19. Have you read a book that you felt was not as good as yours?
After seeing first-hand the hard work that goes in to writing a book, I’d hate to disparage another author’s work. If they’ve reached bestselling status, they’ve obviously done something right. I’ll just have to work what that is for myself.

20.Why do you think readers should buy your book?What can you offer them through your book?

Well, for the price, I think it’s an absolute bargain. A lot of effort went in to its creation. The story, I feel, is a great one, and I think I’ve created an interesting protagonist for the reader to learn about. Hopefully the reader will see the potential in me as a writer, and will get them excited for my next release.

21.Where is your book available?Any Buy Link for our readers?

Amazon >>

22.Do you have a website or a blog that you’d like to share here.

I’ll follow back anyone who starts following me. In this blog I’ll be posting updates/excerpts from my book, short stories, and anything writing-orientated in my life.

23. What advice would you give to other writers?

Procrastination is the enemy. I like to reward myself for writing. Sometimes when you’re writing, you’ll wonder if the outcome will be worth it. A little treat for hard work keeps me stimulated at least. Other than that, just keep at it. The satisfaction of finishing it will be amazing.

24. Anything else you’d like to share with our readers?

Probably just one final stab at convincing you to purchase my book, and any other books belonging to indie writers. It’s a hard, and often mentally draining task. The work people put in to it is admirable, especially in the face of possible failure (from a commercial standpoint). As much as we’d love to release a book that becomes a best seller, we know how hard that is to achieve, Still, despite that fact, we still put our whole in to trying. Whether it’s writers, artists, musicians, developers, etc, I think that support for the indie scene is something to be encouraged.

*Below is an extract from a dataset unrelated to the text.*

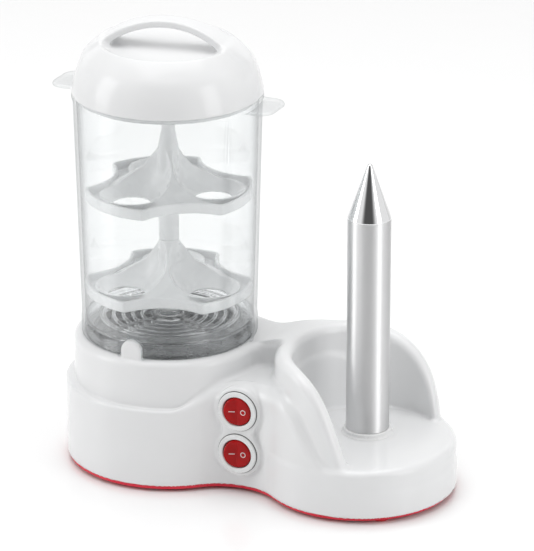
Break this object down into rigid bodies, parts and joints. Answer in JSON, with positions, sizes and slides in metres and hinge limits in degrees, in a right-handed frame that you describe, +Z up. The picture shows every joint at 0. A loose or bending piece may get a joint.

  • Thank you Lewis Dolan for gracing us with your presence.It was a sheer pleasure.Good luck with your book.We conclude the interview here

    Thanks again from Team MusikDIV

    Book Exerpts – Sample Chapter

    The Hudson Note By Lewis Dolan

    As I stepped inside, the first thing that hit me wasn’t the fact that I was very soon to be shooting at people, but the smoke that hung in the air. I was still breathing in deeply, and the noxious smoke rushed in to my lungs, causing a slight cough. This caught the attention of several people stood by the bar drinking, and they looked at me in confusion, until their line of sight reached what was being held in my hands. In that second of realization, I had already brought the guns up in front of me, and taken aim. I fired the revolver in my right hand, and began shooting at the line of men stood drinking. The handgun in my left hand was pointed away to the other side of the bar, and I fired at everything that appeared human out of the corner of my eye. Complete and utter chaos took hold of the surroundings, as screams and gunfire filled the air. In movies, these kind of situations can drag on for the viewers’ amusement. In reality, eighteen bullets tend to disappear rapidly when you’re in a room full of people who want to kill you. As soon as I had pulled the trigger, the guns had already been emptied. By a rough count, most of the men stood by the bar, the barman included, had been shot. As soon as I was out of ammo, I dived across the counter, landing next to the body of the man who had been serving drinks. I couldn’t see an entry hole to determine where he had been shot, but his stillness showed he was already dead. Shouting continued to fill the air as I swiftly began putting bullets back in to the revolver. I was absent spare clips, making the pistol much more bothersome to reload.